Blue Jasmine
de Woody Allen
La magnifique actrice ! Quand elle se soûle, c'est toute la salle qui respire l'alcool aigre. Quand elle ravale ses pleurs, ce sont mille spectateurs qui déglutissent leur sinusite. Rarement déchéance aura été aussi communicative et aussi jouissive.
C'est là tout le génie marketing du metteur en scène. L'ogre Woody a trouvé une nouvelle proie. Il sait à quel point la spectatrice moyenne de plus de 50 ans qui constitue le gros de son femmes-club, engoncée dans sa gaine et geignant des genoux, à qui les hommes ne cèdent plus leur place dans le métro par galanterie mais par compassion, se délecte avec jubilation d'une revanche honteuse lorsque le cynique cinéaste détruit la plastique divine de l'idole. Ah qu'il est bon, pour le peuple bouffi des prochains grabataires, de pouvoir admirer les cernes distendus de la beauté qui s'écroule, ses paupières brûlantes d'une garance malsaine, son nez gonflé de mucosités larmoyantes ! Ça c'est du cinéma, du vrai, du réaliste, du destructeur qui déboulonne les mythes à coup de catharsis revigorante, sans choquer les médias, refroidir les ancêtres, échauffer les puceaux, ni broncher d'un orteil.

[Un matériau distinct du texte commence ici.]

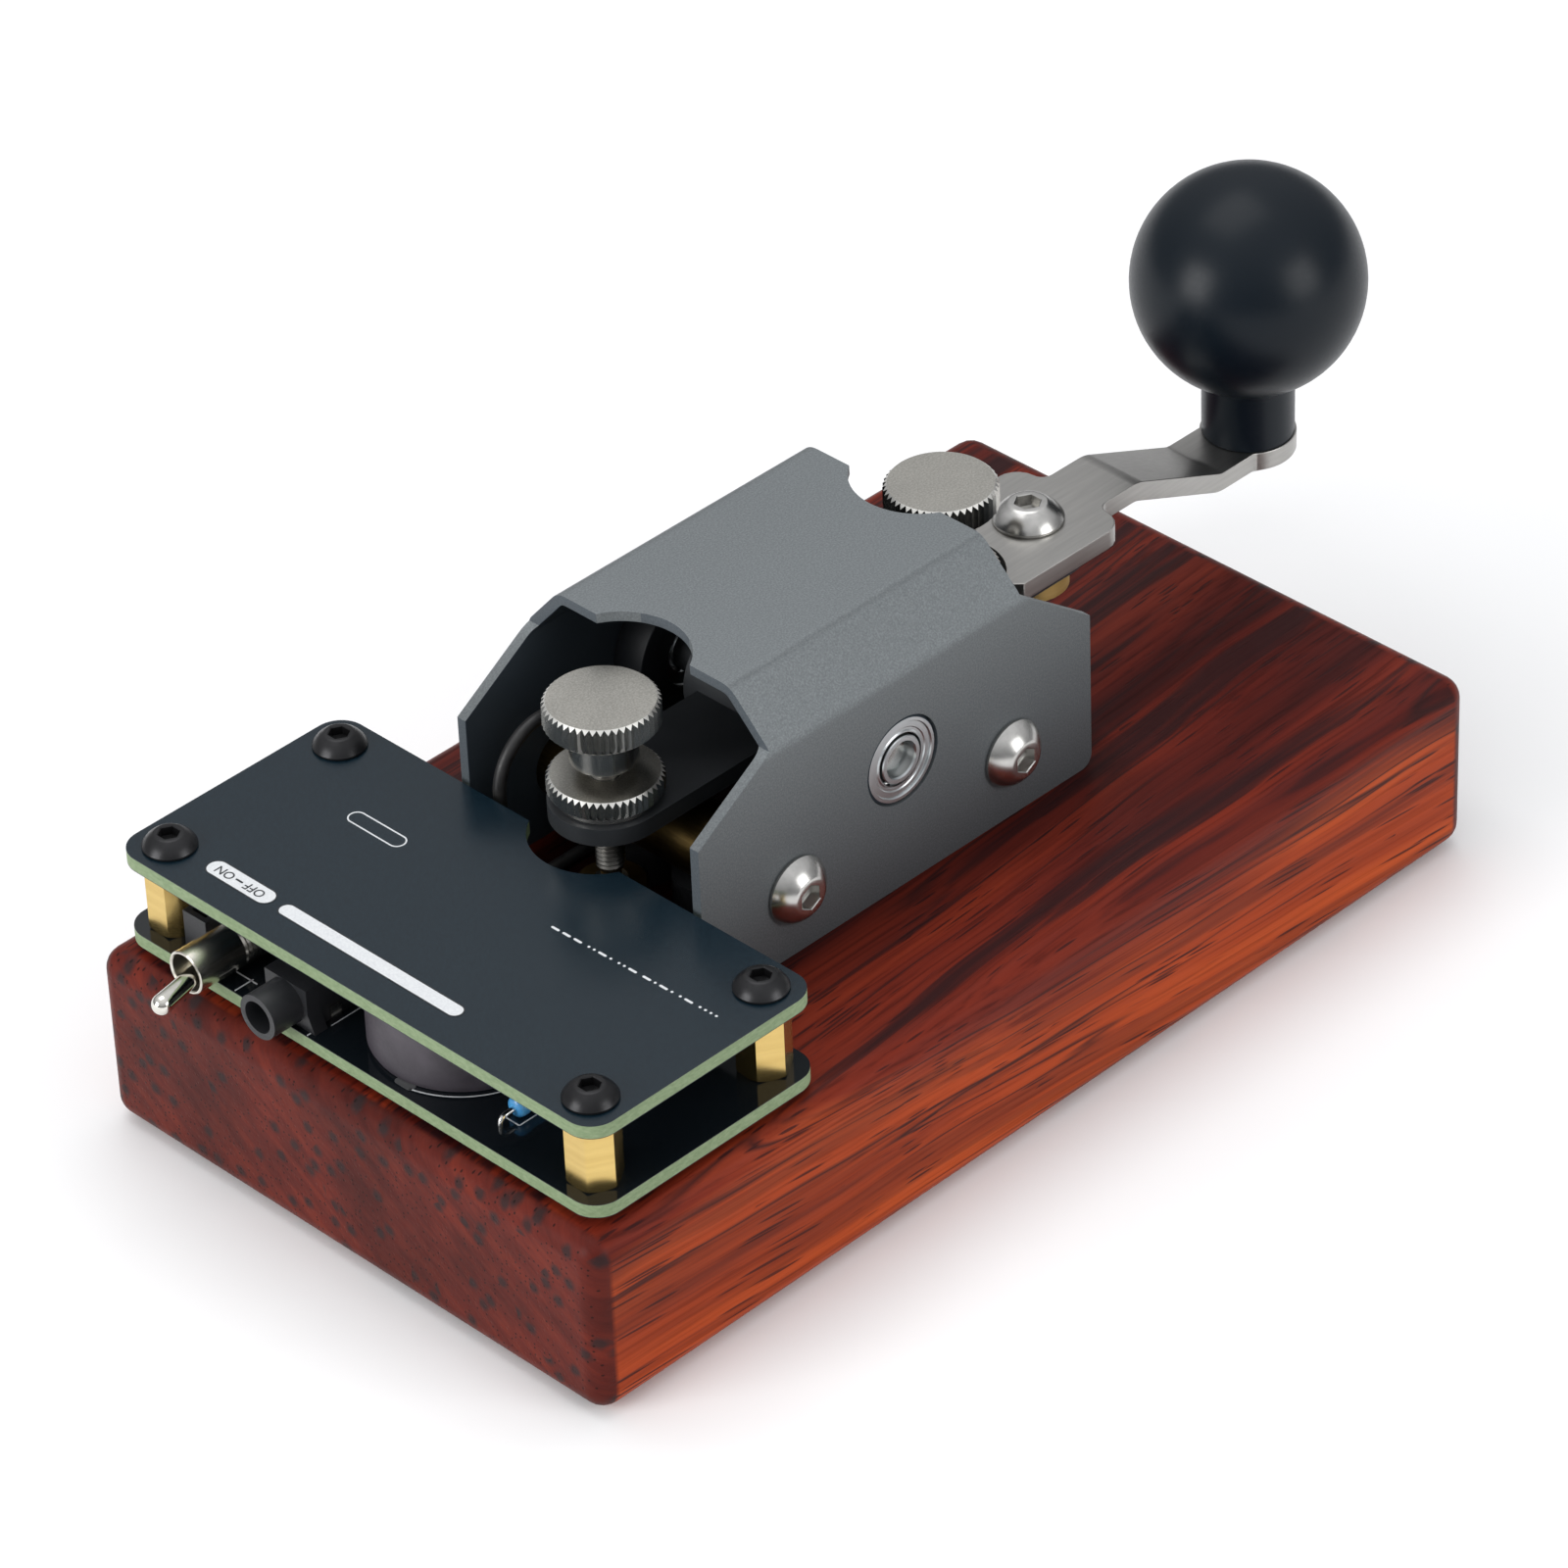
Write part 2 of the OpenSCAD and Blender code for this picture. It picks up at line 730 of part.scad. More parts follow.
module contact_posts() {
    color(c_brass) for (x = [rear_x, front_x]) translate([x, 0, wood_z1]) difference() {
        cylinder(r = post_r, h = post_z1 - wood_z1);
        translate([0, 0, -over]) cylinder(r = m3_r + thread_gap, h = post_h - post_roof + over);
    }
}

module post_pads() {
    color(c_steel) for (x = [rear_x, front_x]) translate([x, 0, post_z1])
        cylinder(r = post_pad_r, h = post_pad_t);
}

module post_screws() {
    color(c_steel) for (x = [rear_x, front_x]) translate([x, 0, sink_z])
        cap_screw(m3_r, cap3_r, cap3_h, cap3_key, post_z1 - post_roof - hole_past - sink_z);
}

// Closed coils at both ends, open coils between, as one tube of rings
module return_spring() {
    steps = 20;
    sides = 8;
    dead = 1;
    live = spring_turns - 2 * dead;
    coil = 2 * spring_wire + 0.42;
    rise = spring_z1 - spring_z0 - 2 * spring_wire - 2 * dead * coil;
    total = spring_turns * steps;
    function lift(t) = t < dead ? t * coil : t > dead + live ? dead * coil + rise + (t - dead - live) * coil
        : dead * coil + rise * (t - dead) / live;
    points = [for (i = [0 : total], j = [0 : sides - 1])
        let (t = i / steps, a = t * 360, b = j * 360 / sides, r = spring_r + spring_wire * cos(b))
        [r * cos(a), r * sin(a), spring_wire + lift(t) + spring_wire * sin(b)]];
    skin = [for (i = [0 : total - 1], j = [0 : sides - 1], k = [0, 1])
        let (n = (j + 1) % sides, p = i * sides, q = (i + 1) * sides)
        k == 0 ? [p + j, q + j, q + n] : [p + j, q + n, p + n]];
    first = [[for (j = [0 : sides - 1]) j]];
    last = [[for (j = [0 : sides - 1]) total * sides + sides - 1 - j]];
    gap = min(coil, rise / live) - 2 * spring_wire;
    echo(least_spring_gap = gap);
    color(c_steel) translate([spring_x, 0, spring_z0]) polyhedron(points, concat(skin, first, last));
}

module spring_seat() {
    color(c_brass) translate([spring_x, 0, wood_z1]) {
        cylinder(r = seat_r, h = seat_t);
        cylinder(r = seat_pin_r, h = seat_t + seat_pin_h);
    }
}

module board_blank() {
    difference() {
        translate([(board_x0 + board_x1) / 2, 0]) rounded_flat(board_w, board_l, board_r);
        for (p = holes) translate([p[0], p[1]]) circle(board_hole_r);
    }
}

module lower_board() {
    color(c_board) translate([0, 0, board_z0]) linear_extrude(board_t) board_blank();
}

module upper_board() {
    color(c_board) translate([0, 0, upper_z0]) linear_extrude(board_t) difference() {
        board_blank();
        translate([board_notch_x, 0]) circle(board_notch_r);
    }
}

module board_standoffs() {
    color(c_brass) for (p = holes) translate([p[0], p[1], board_z1]) difference() {
        rotate([0, 0, 30]) cylinder(r = hex_af / sqrt(3), h = standoff_h, $fn = 6);
        translate([0, 0, -over]) cylinder(r = m3_r + thread_gap, h = standoff_h + 2 * over);
    }
}

module board_washers() {
    color(c_black) for (p = holes) translate([p[0], p[1], wood_z1]) difference() {
        cylinder(r = washer_r, h = washer_h);
        translate([0, 0, -over]) cylinder(r = m3_r + pass_gap, h = washer_h + 2 * over);
    }
}

module board_screws() {
    color(c_black) for (p = holes) translate([p[0], p[1], upper_z1])
        button_screw(m3_r, m3_head_r, m3_head_h, m3_key, board_t + standoff_bite);
}

module board_base_screws() {
    color(c_steel) for (p = holes) translate([p[0], p[1], sink_z])
        cap_screw(m3_r, cap3_r, cap3_h, cap3_key, board_z1 + standoff_bite - sink_z);
}

module switch_body() {
    color(c_black) translate([bushing_x1, switch_y - body_w / 2, board_z1]) difference() {
        cube([body_l, body_w, body_h]);
        translate([-over, -over, body_h - ledge_h]) cube([ledge_l + over, body_w + 2 * over, over]);
    }
}

// Folded metal frame over the body's front, with two legs
module switch_frame() {
    color(c_steel) translate([bushing_x1 - frame_t, switch_y - body_w / 2 - frame_t, board_z1])
        difference() {
            union() {
                cube([frame_t, body_w + 2 * frame_t, body_h]);
                for (y = [0, body_w + frame_t]) translate([0, y, 0])
                    cube([frame_l, frame_t, body_h - frame_low]);
            }
            translate([-over, body_w / 2 + frame_t, switch_up]) rotate([0, 90, 0])
                cylinder(r = frame_hole_r, h = frame_t + 2 * over);
        }
}

module switch_bushing() {
    reach = bushing_x1 - frame_t - switch_mouth_x;
    color(c_steel) translate([switch_mouth_x, switch_y, switch_z]) rotate([0, 90, 0]) difference() {
        union() {
            cylinder(r = bushing_r, h = reach);
            translate([0, 0, reach - collar_t]) cylinder(r = bushing_r + collar_rim, h = collar_t);
        }
        translate([0, 0, -over]) cylinder(r = bushing_bore_r, h = bushing_bore_l + over);
    }
}

module switch_lever() {
    color(c_steel) translate([flip_x, switch_y, switch_z]) rotate([0, 0, flip_angle]) {
        cylinder(r = flip_pin_r, h = 2 * flip_pin_half, center = true);
        rotate([0, -90, 0]) {
            sphere(flip_ball_r);
            cylinder(r1 = bat_root_r, r2 = bat_tip_r, h = bat_l);
            translate([0, 0, bat_l]) sphere(bat_tip_r);
        }
    }
}

module jack_body() {
    color(c_black) difference() {
        union() {
            translate([jack_x0, jack_y - jack_w / 2, board_z1]) cube([jack_l, jack_w, jack_h]);
            translate([jack_mouth_x, jack_y, jack_z]) rotate([0, 90, 0])
                cylinder(r = jack_nose_r, h = jack_x0 - jack_mouth_x + over);
            for (s = [-1, 1]) translate([jack_x0, jack_y + s * jack_w / 2, board_z1]) rotate([90, 0, 90])
                linear_extrude(fin_l) polygon([[-s * 0.2, 0], [s * fin_w, 0], [-s * 0.2, fin_h]]);
        }
        translate([jack_mouth_x - over, jack_y, jack_z]) rotate([0, 90, 0])
            cylinder(r = jack_bore_r, h = jack_bore_l + over);
    }
}

module jack_pins() {
    pin_w = 1.4;
    pin_t = 0.25;
    color(c_steel) for (x = [3.5, 8.5], s = [-1, 1])
        translate([jack_x0 + x, jack_y + s * (jack_w / 2 + pin_t / 2), board_z1 + 0.8])
            cube([pin_w, pin_t, 1.6], center = true);
}

module buzzer() {
    color([0.27, 0.26, 0.27]) translate([buzzer_x, buzzer_y, board_z1]) difference() {
        cylinder(r = buzzer_d / 2, h = buzzer_h);
        translate([0, 0, buzzer_h - 1.2]) cylinder(r = buzzer_hole_r, h = 1.2 + over);
    }
}

module resistor() {
    bead = 1.5;
    color([0.2, 0.5, 0.75]) translate([resistor_x, resistor_y, board_z1 + resistor_r]) rotate([0, 90, 0])
        difference() {
            union() {
                cylinder(r = resistor_r - 0.12, h = resistor_l - 0.2, center = true);
                for (s = [-1, 1]) translate([0, 0, s * (resistor_l - bead) / 2])
                    cylinder(r = resistor_r, h = bead, center = true);
            }
            translate([0, 0, -resistor_l]) cylinder(r = lead_r, h = 2 * resistor_l);
        }
}

module resistor_leads() {
    reach = resistor_l / 2 + lead_out;
    color(c_steel) translate([resistor_x, resistor_y, board_z1 + resistor_r]) {
        rotate([0, 90, 0]) cylinder(r = lead_r, h = 2 * (reach - lead_bend), center = true, $fn = 24);
        for (s = [-1, 1]) {
            translate([s * (reach - lead_bend), 0, -lead_bend]) rotate([90, 0, 0])
                rotate([0, 0, s > 0 ? 0 : 90]) rotate_extrude(angle = 90, $fn = 48)
                    translate([lead_bend, 0]) circle(lead_r, $fn = 24);
            translate([s * reach, 0, -resistor_r])
                cylinder(r = lead_r, h = resistor_r - lead_bend, $fn = 24);
        }
    }
}

// Small two-way socket for the battery lead
module battery_socket() {
    color(c_black) translate([socket_x, socket_y1 - socket_w, board_z1]) difference() {
        cube([socket_l, socket_w, socket_h]);
        translate([socket_wall, socket_wall, over])
            cube([socket_l - 2 * socket_wall, socket_w - 2 * socket_wall, socket_h]);
    }
}

// One lead arches up to the rear cross bar, one runs along the wood from the front post
module signal_wires() {
    color(c_black) {
        down = deck_z + wire_bend;
        arch_z = bar_z + bar_r + touch;
        far_x = arch_x - arch_r;
        translate([arch_x, wire_a_y, arch_z]) wire_arc(arch_r, 0, 180);
        translate([far_x, wire_a_y, down]) wire_run(arch_z - down);
        translate([far_x - wire_bend, wire_a_y, down]) wire_arc(wire_bend, -90, 90);
        translate([wire_end_x, wire_a_y, deck_z]) rotate([0, 90, 0])
            wire_run(far_x - wire_bend - wire_end_x);
        rise = (deck_z - floor_z) / 2;
        turn_x = board_x1 + wire_turn;
        translate([front_x, post_r + touch, floor_z]) rotate([-90, 0, 0])
            wire_run(wire_b_y - wire_bend - post_r - touch);
        translate([front_x - wire_bend, wire_b_y - wire_bend, floor_z]) rotate_extrude(angle = 90)
            translate([wire_bend, 0]) circle(wire_r, $fn = 24);
        translate([turn_x, wire_b_y, floor_z]) rotate([0, 90, 0])
            wire_run(front_x - wire_bend - turn_x);
        translate([turn_x, wire_b_y, floor_z + rise]) wire_arc(rise, 180, 90);
        translate([turn_x - 2 * rise, wire_b_y, floor_z + rise]) wire_arc(rise, 0, 90);
        translate([wire_end_x, wire_b_y, deck_z]) rotate([0, 90, 0])
            wire_run(turn_x - 2 * rise - wire_end_x);
    }
}

module solder_joints() {
    foot_r = 0.85;
    spots = [[wire_end_x - foot_r, wire_a_y], [wire_end_x - foot_r, wire_b_y]];
    color(c_nickel) for (p = spots) translate([p[0], p[1], board_z1])
        cylinder(r1 = foot_r, r2 = 0.5, h = 0.9);
}

wood_base();
non_slip_pad();
cover();
cover_screws();
cross_bars();
bar_spacers();
bar_screws();
bearing_housings();
bearing_outer_rings();
bearing_shields();
bearing_balls();
bearing_inner_rings();
axle();
lever_bar();
threaded_boss();
handle_plate();
handle_screw();
ball_knob();
knob_screw();
rear_contact_tip();
rear_adjust_screw();
rear_lock_nut();
front_contact_tip();
front_adjust_screw();
front_lock_nut();
contact_posts();
post_pads();
post_screws();
return_spring();
spring_seat();
lower_board();
upper_board();
board_standoffs();
board_washers();
board_screws();
board_base_screws();
switch_body();
switch_frame();
switch_bushing();
switch_lever();
jack_body();
jack_pins();
buzzer();
resistor();
resistor_leads();
battery_socket();
signal_wires();
solder_joints();
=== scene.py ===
from math import acos, atan2, cos, pi, radians, sin, sqrt

import bmesh
import bpy
from mathutils import Matrix, Vector


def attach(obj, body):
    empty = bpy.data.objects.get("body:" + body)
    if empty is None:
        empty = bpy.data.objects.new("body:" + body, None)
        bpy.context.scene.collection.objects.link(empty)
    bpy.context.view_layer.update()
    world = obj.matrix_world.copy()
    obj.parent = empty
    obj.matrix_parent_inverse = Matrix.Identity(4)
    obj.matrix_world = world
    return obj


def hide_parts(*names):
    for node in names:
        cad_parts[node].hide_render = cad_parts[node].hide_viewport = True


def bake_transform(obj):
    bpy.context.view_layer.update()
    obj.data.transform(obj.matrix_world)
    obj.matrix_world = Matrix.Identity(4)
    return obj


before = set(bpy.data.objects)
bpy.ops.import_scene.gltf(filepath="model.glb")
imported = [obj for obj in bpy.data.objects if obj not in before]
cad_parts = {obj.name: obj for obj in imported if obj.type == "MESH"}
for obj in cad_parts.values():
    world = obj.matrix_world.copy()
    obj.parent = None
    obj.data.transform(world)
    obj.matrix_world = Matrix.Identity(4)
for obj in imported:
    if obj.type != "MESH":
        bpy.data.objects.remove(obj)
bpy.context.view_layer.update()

mm = 0.001
scene = bpy.context.scene
scene.view_settings.view_transform = "Standard"


# Camera: a long lens from above, at the board's end and to the operator's left,
# with the photograph's small tilt.
heading, dip, tilt = radians(-43.994), radians(35.889), radians(-2.402)
ahead = Vector((-sin(heading) * cos(dip), cos(heading) * cos(dip), -sin(dip)))
side = Vector((cos(heading), sin(heading), 0))
above = side.cross(ahead)
to_right = cos(tilt) * side + sin(tilt) * above
to_top = -sin(tilt) * side + cos(tilt) * above
camera_data = bpy.data.cameras.new("camera")
camera_data.sensor_width = 36
camera_data.lens = 170.96
camera_data.clip_start = 0.05
camera = bpy.data.objects.new("camera", camera_data)
stand = Vector((-0.42914, -0.44293, 0.47079))
camera.matrix_world = Matrix.Translation(stand) @ Matrix((to_right, to_top, -ahead)).transposed().to_4x4()
scene.collection.objects.link(camera)
scene.camera = camera


# Studio: a big soft lamp overhead and a smaller one at each side, where the ball
# knob shows them, under a pale room that is brighter above than at the horizon.
def soft_lamp(name, direction, distance, width, height, radiance):
    """A rectangular lamp that faces the key; its radiance holds at any size."""
    data = bpy.data.lights.new(name, "AREA")
    data.shape = "RECTANGLE"
    data.size, data.size_y = width, height
    data.energy = radiance * pi * width * height
    lamp = bpy.data.objects.new(name, data)
    aim = Vector((0, 0, 0.03))
    lamp.matrix_world = (Matrix.Translation(aim + direction.normalized() * distance)
                         @ direction.to_track_quat("Z", "Y").to_matrix().to_4x4())
    scene.collection.objects.link(lamp)


def from_camera(x, y, z):
    """A direction to the camera's right, to its top and back towards it."""
    return to_right * x + to_top * y - ahead * z


def coordinates(nodes, output="Object"):
    return nodes.new("ShaderNodeTexCoord").outputs[output]


def parts_of(vector):
    made = vector.id_data.nodes.new("ShaderNodeSeparateXYZ")
    vector.id_data.links.new(vector, made.inputs[0])
    return made.outputs


def ramp(source, *stops):
    """Colours or grey values at their stops along the source's value."""
    made = source.id_data.nodes.new("ShaderNodeValToRGB")
    band = made.color_ramp
    while len(band.elements) < len(stops):
        band.elements.new(0.5)
    for element, (at, colour) in zip(band.elements, stops):
        element.position = at
        element.color = (*colour, 1) if isinstance(colour, tuple) else (colour, colour, colour, 1)
    source.id_data.links.new(source, made.inputs["Fac"])
    return made.outputs["Color"]


soft_lamp("lamp_above", Vector((0.05, 0.25, 1)), 0.9, 0.7, 0.6, 1.5)
soft_lamp("lamp_left", from_camera(-0.81, -0.05, 0.584), 0.8, 0.38, 0.42, 6.4)
soft_lamp("lamp_right", from_camera(0.79, 0.03, 0.61), 0.8, 0.40, 0.40, 3.8)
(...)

Sous l'apparence d'un portrait de femme au bord de la schizophrénie, ce film est un brûlot anticapitaliste, un pamphlet contre la société des apparences et de l'anoblissement par la crapulerie, une charge virulente contre l'industrie du luxe et son pendant pharmaceutique, véritables Yin et Yang de l'avilissement des élites, dont les angoisses existentielles ne trouvent d'exutoire que dans l'ostentation élitiste ou la désincarnation médicalement assistée sous l'égide des dieux Vuitton et Tranxène. C'est triste et fulgurant comme une fausse note dans un prélude de Debussy ou l'explosion de joie d'un vainqueur de l'Eurovision.
Le nez bouché et les lèvres pincées - ce qui ne facilite pas l'oxygénation des organes - Jasmine fuit, va, court, vole et se venge telle une Médée abonnée à Gala.
À force de traiter la réalité avec le dédain et la classe des égéries de Wall Street, elle met sa vie en l'air avec une conscience et une détermination dont s'enorgueillissent peu de bourreaux professionnels. On ne saurait l'en blâmer car on en rit et c'est bien ça qui est triste.
Courez donc voir Blue Jasmine avant que la dictature de la réalité n'ait arasé jusqu'aux rêves des artistes.Courez vous régaler de l'enchevêtrement troublant du rire et des larmes que nous offre, l'air de rien, une très grande comédienne.
Courez lire dans ses yeux cette part de nous-mêmes qui nous fait si peur que l'on accepte de s'oublier.
Pégéo, 34 septobre 2013,
un jour où l'automne encore jeune
faisait semblant d'y croire.
* IFA : Internationale du Film Anticapitaliste, Groupuscule obscurantiste de cinéastes anarchistes dégoulinants de bons sentiments souvent dénoncés ici ou là, ou encore là, il suffit de fouiller dans les critiques d'Ad-Absurdum.